Material gets most of the attention, but finishing plays a major role in performance. A pin can be made from the right material and still fall short if the diameter, straightness, or surface finish is inconsistent. Those details affect how it fits, how it wears, and how reliably it performs in the assembly.

This becomes more important during scale-up because production is less forgiving than development. During prototyping, a slightly imperfect fit might never become obvious. During production, that same inconsistency can contribute to drift, wear, or unstable setup conditions.

Engineers who have spent time around tooling understand this well. Real component quality is not just about what the part is made from. It is also about how accurately it is finished.

Production Often Requires More Custom Thinking

Prototype tooling usually favors speed. Teams use what is available, what is easy to modify, and what gets the project to the next milestone.

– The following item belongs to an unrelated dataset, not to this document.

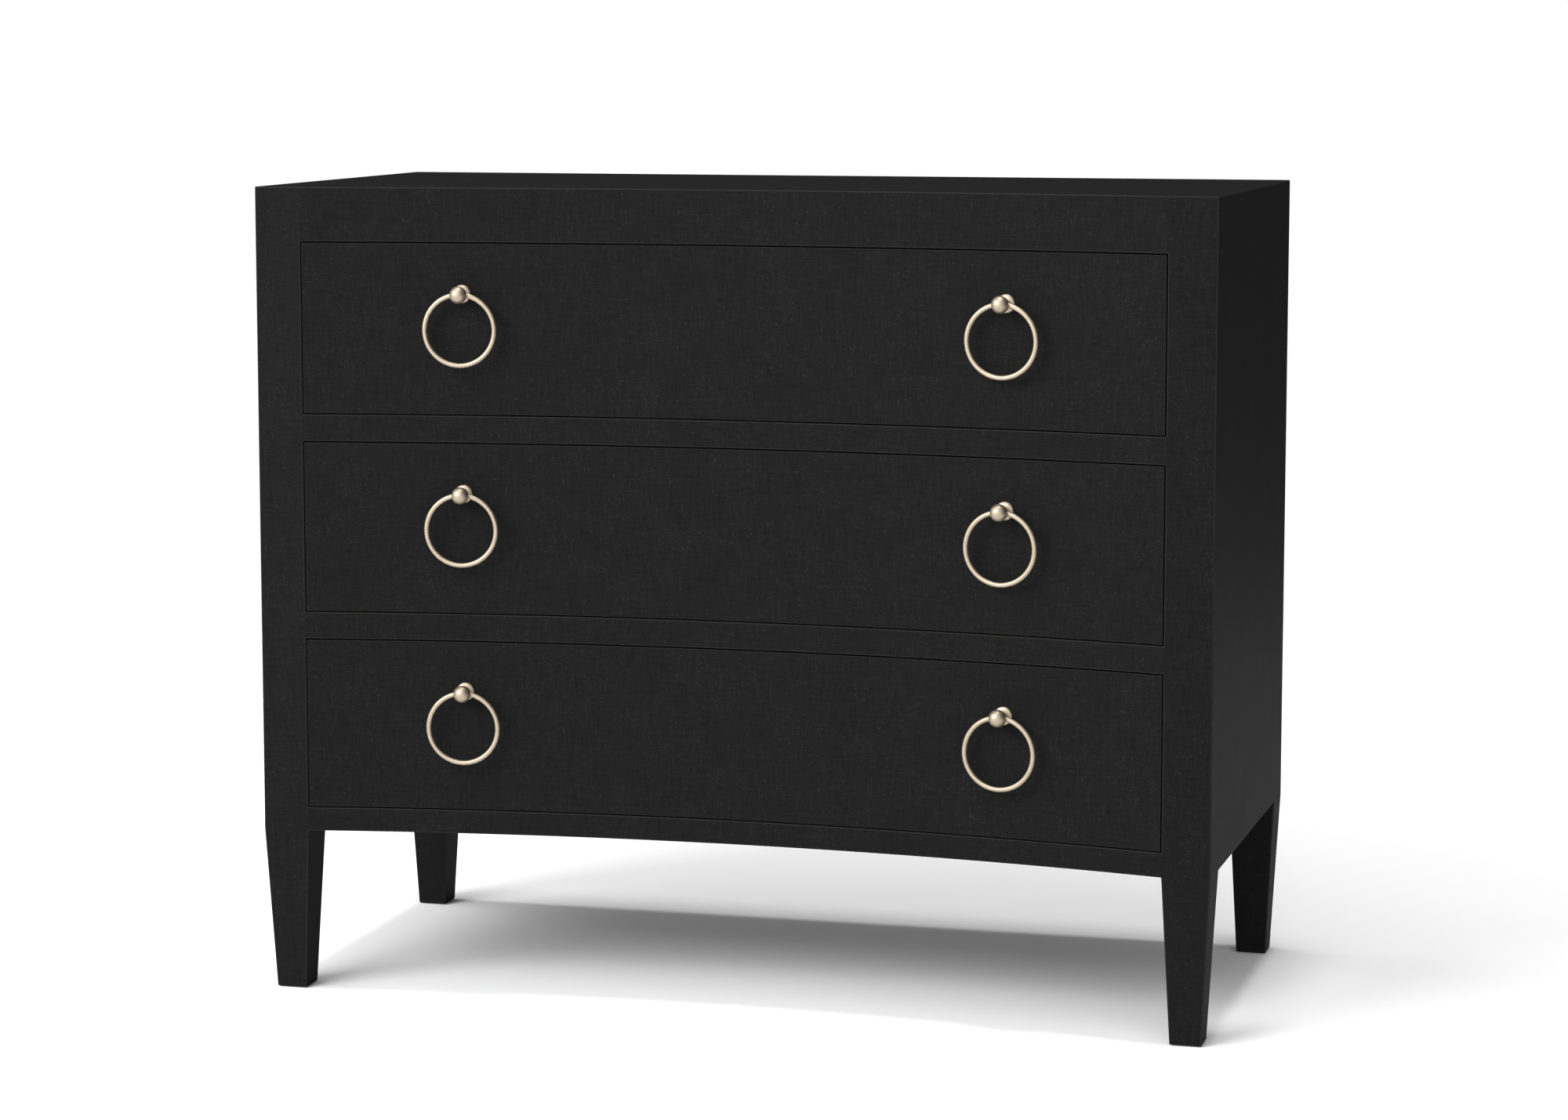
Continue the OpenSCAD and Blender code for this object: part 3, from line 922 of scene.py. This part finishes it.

Production changes the standard.

Once a process is expected to run consistently, standard off-the-shelf solutions do not always provide the fit or geometry the application truly needs. Custom dimensions, tighter tolerances, or application-specific shapes often become more important because the system is no longer judged by whether it works once. It is judged by whether it works every time.

That is another reason engineers revisit pin selection during scale-up. A component that was acceptable during development may no longer support the precision or durability the process now requires.

In Conclusion

Moving from prototype to production changes the standard completely. What worked during a short run now has to prove itself under repetition, speed, and real operating pressure. That is where small tooling components stop being background details and start affecting results in visible ways.

Engineers who think carefully about material choice, wear behavior, finishing quality, and application fit before launch usually avoid a great deal of rework later. That is the practical value of evaluating carbide pins before production begins. It is not about overcomplicating a design. It is about building a process that stays stable once the easy margin for error is gone.